I started out about ten or 12 years ago with a case back opener, hand levers and a set of screwdrivers. (still have the hand levers!) I buy new/better tools as the need arises. My latest purchase was a crystal lift- I need that to compress the Omega crystal for my Seamaster 300. Unlike Rolex, where the crystal sits on the outside of the rehaut, the Omega sits on the inside. So, it needs to be compressed (SLIGHTLY) to drop in place. It also has the Omega symbol in the center and I would like to keep that oriented correctly. Maybe it could be pressed in, but as you press a crystal, it expands, so that's great for Rolex; bad for Omega.

My Grandfather was an inventor (which I never knew until I saw patent documents in his name while clearing his house after his death); Dad was an auto mechanic with his own "Foreign Auto" repair shop. I was rebuilding engines before I could drive, and one of his employees was doing two VW boxer engines a day- tear down and rebuild. I learned a lot from him... I was an inventor of sorts for a while in a previous job. I really enjoyed that actually.

I just figure stuff out. Yeah, I break stuff and loose it under the bench, across the room or in my shirt, but that's how you learn. You can watch youtoob videos until your eyes bleed, but until you "get your hands dirty" it's frankly worthless. to get the most from a video like that, you need to have a first-hand knowledge of what you are looking at.

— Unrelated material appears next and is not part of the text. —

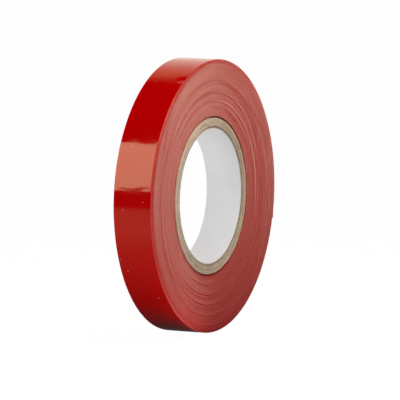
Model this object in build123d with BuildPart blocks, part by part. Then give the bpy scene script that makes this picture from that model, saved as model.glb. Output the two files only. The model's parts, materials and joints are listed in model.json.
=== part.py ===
from build123d import *
from math import cos, radians, sin
import os

# A roll of PVC electrical tape, 12 mm wide, wound on a paperboard core and standing on
# its rim. The roll's axis is Y, the origin is on the axis at the middle of the outermost
# turn's width, and angles are measured about the axis from +X towards +Z. Lengths are in
# millimetres.

# Tape
roll_radius = 39.0
tape_width = 12.0
tape_thickness = 0.15

# The roll has slipped a little into a shallow dish: the turns all have the tape's width,
# but the inner ones stand further to the rear. The outermost turns and the innermost ones
# form a flat ring each, with an even slope between them.
dish_depth = 1.0
dish_outer_radius = 38.0
dish_inner_radius = 23.35

# Core: a tube wound from paperboard plies, with a white liner inside and a thin wrap
# outside. It is shorter than the tape is wide, so it stands back at both ends.
bore_radius = 19.25
liner_thickness = 0.25
ply_count = 6
ply_thickness = 0.45
wrap_thickness = 0.15
core_width = 11.0
core_front_recess = 0.2

# The tape's lead: its last stretch, which lifts off the roll. It is cut into short links
# with a hinge line between each two, and one at its root.
lead_root_angle = 75.0
link_count = 12
link_angle = 7.5
link_end_gap = 0.03
lead_clearance = 0.05

# Worked out from the sizes above
rim_front = -tape_width / 2
rim_rear = tape_width / 2
inner_front = rim_front + dish_depth
inner_rear = rim_rear + dish_depth
core_front = inner_front + core_front_recess
core_middle = core_front + core_width / 2
ply_radius = bore_radius + liner_thickness
wrap_radius = ply_radius + ply_count * ply_thickness
core_radius = wrap_radius + wrap_thickness
seat_radius = roll_radius - tape_thickness - lead_clearance
lead_angle = link_count * link_angle
lead_tip_angle = lead_root_angle - lead_angle

# A plane across the roll at a distance along its axis: X to the right, Z upwards.
ROLL_SECTION = Plane.XZ


def polar(radius, angle):
    """The point of a section at a radius and an angle in degrees."""
    return (radius * cos(radians(angle)), radius * sin(radians(angle)))


def save(builder, name):
    """Labels a finished piece and writes it to its own file."""
    builder.part.label = name
    export_step(builder.part, f"parts/{name}.step")


def core_tube(name, inner_radius, thickness):
    """One layer of the core, a plain tube about the roll's axis."""
    with BuildPart() as layer:
        with BuildSketch(ROLL_SECTION.offset(-core_middle)):
            Circle(inner_radius + thickness)
            Circle(inner_radius, mode=Mode.SUBTRACT)
        extrude(amount=core_width / 2, both=True)
    save(layer, name)


def lead_link(name, number):
    """One short link of the lead, curved to the roll. Link 1 is the one at the root."""
    end_gap_angle = link_end_gap / radians(1) / roll_radius
    high = lead_root_angle - (number - 1) * link_angle - end_gap_angle / 2
    low = lead_root_angle - number * link_angle + end_gap_angle / 2
    inner_radius = roll_radius - tape_thickness
    with BuildPart() as link:
        with BuildSketch(ROLL_SECTION):
            with BuildLine():
                CenterArc((0, 0), roll_radius, low, high - low)
                Line(polar(roll_radius, high), polar(inner_radius, high))
                CenterArc((0, 0), inner_radius, low, high - low)
                Line(polar(inner_radius, low), polar(roll_radius, low))
            make_face()
        extrude(amount=tape_width / 2, both=True)
    save(link, name)


def wound_turns():
    """All the turns that stay wound.

    The outside is the last turn's spiral: it falls from the full radius at the lead's
    root, round the back of the roll, to the seat that the lead lies on. The step between
    them is the root's own end, one thickness of tape high. Both side faces follow the dish.
    """
    spiral_start = lead_root_angle
    spiral_end = lead_tip_angle + 360
    spiral_middle = (spiral_start + spiral_end) / 2
    middle_radius = (roll_radius + seat_radius) / 2
    with BuildPart() as turns:
        with BuildSketch(ROLL_SECTION):
            with BuildLine():
                ThreePointArc(
                    polar(roll_radius, spiral_start),
                    polar(middle_radius, spiral_middle),
                    polar(seat_radius, spiral_end),
                )
                CenterArc((0, 0), seat_radius, lead_tip_angle, lead_angle)
                Line(polar(seat_radius, lead_root_angle), polar(roll_radius, lead_root_angle))
            make_face()
            Circle(core_radius, mode=Mode.SUBTRACT)
        extrude(amount=tape_width / 2 + dish_depth, both=True)
        with BuildSketch(Plane.XY):
            with BuildLine():
                Polyline(
                    (0, inner_front),
                    (dish_inner_radius, inner_front),
                    (dish_outer_radius, rim_front),
                    (roll_radius + tape_thickness, rim_front),
                    (roll_radius + tape_thickness, rim_rear),
                    (dish_outer_radius, rim_rear),
                    (dish_inner_radius, inner_rear),
                    (0, inner_rear),
                    close=True,
                )
            make_face()
        revolve(axis=Axis.Y, mode=Mode.INTERSECT)
    save(turns, "wound_turns")


os.makedirs("parts", exist_ok=True)
core_tube("core_liner", bore_radius, liner_thickness)
for ply in range(ply_count):
    core_tube(f"core_ply_{ply + 1}", ply_radius + ply * ply_thickness, ply_thickness)
core_tube("core_wrap", wrap_radius, wrap_thickness)
wound_turns()
for link_number in range(1, link_count + 1):
    lead_link(f"lead_link_{link_number:02d}", link_number)
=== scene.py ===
import json
from math import atan2, cos, exp, hypot, pi, radians, sin, tau

import bmesh
import bpy
from mathutils import Matrix, Vector, noise


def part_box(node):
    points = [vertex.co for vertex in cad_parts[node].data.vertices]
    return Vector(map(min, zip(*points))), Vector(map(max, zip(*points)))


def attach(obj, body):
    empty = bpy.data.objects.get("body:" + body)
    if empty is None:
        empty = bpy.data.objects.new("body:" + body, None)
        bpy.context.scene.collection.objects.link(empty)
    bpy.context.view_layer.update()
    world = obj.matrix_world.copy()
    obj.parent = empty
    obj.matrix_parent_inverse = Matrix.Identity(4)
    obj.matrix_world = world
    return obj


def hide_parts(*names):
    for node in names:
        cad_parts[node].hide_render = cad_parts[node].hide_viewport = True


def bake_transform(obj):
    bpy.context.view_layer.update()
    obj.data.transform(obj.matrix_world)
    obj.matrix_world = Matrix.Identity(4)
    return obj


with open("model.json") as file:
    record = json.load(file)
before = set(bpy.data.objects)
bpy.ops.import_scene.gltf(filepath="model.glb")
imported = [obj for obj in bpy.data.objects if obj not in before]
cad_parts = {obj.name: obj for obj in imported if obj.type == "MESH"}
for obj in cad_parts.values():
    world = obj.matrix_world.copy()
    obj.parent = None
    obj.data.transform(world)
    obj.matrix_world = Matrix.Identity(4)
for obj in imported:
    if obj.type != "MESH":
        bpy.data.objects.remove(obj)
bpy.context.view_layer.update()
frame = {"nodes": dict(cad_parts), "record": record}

MM = 0.001

# --- What the frame says ---------------------------------------------------------------
# The roll stands on its rim. Its axis is Y, and angles are taken about it from +X towards
# +Z, in degrees. Lengths are in millimetres until they reach a mesh, a material or the
# stage, whose own places and sizes are in metres.

JOINTS = {j["name"]: j for j in frame["record"]["behaviour"]["joints"]}
LINKS = sorted(n for n in frame["nodes"] if n.startswith("lead_link_"))
PLIES = sorted(n for n in frame["nodes"] if n.startswith("core_ply_"))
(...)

So, start with plentiful cheap movements (eta's are quite cheap, especially when not "working"); get two or three of the same reference number and make (at least) one good one out of them. 2824's are plentiful but expensive as they are desired by the replica guys. Go for older references, which can even be found NOS for less (I see 2784's quite a bit and have parts for such as well)... I'm a 2892 fan, as it's the refinement of the 2824; however, since it's thinner overall, the parts are too. You need to have experience with the more robust 2824 and earlier variants first in my opinion. Better still, pocket watch movements but parts can sometimes be a challenge, although on average, they are quite a bit less than wristwatch movements.

One of my projects in this vein was a swamped Omega 2500 (gen 1 Co-Axial 2892-A2 variant). It was a cheap eBay find. I tore it down and rebuilt it without doing further harm. Maybe I could have restored it (I did not clean or lubricate it) but I had no need for it at that time and sold it on for what I paid for it. Free lesson for me! But, I did that after working with several Eta movements prior, so I had a good idea what I was in for.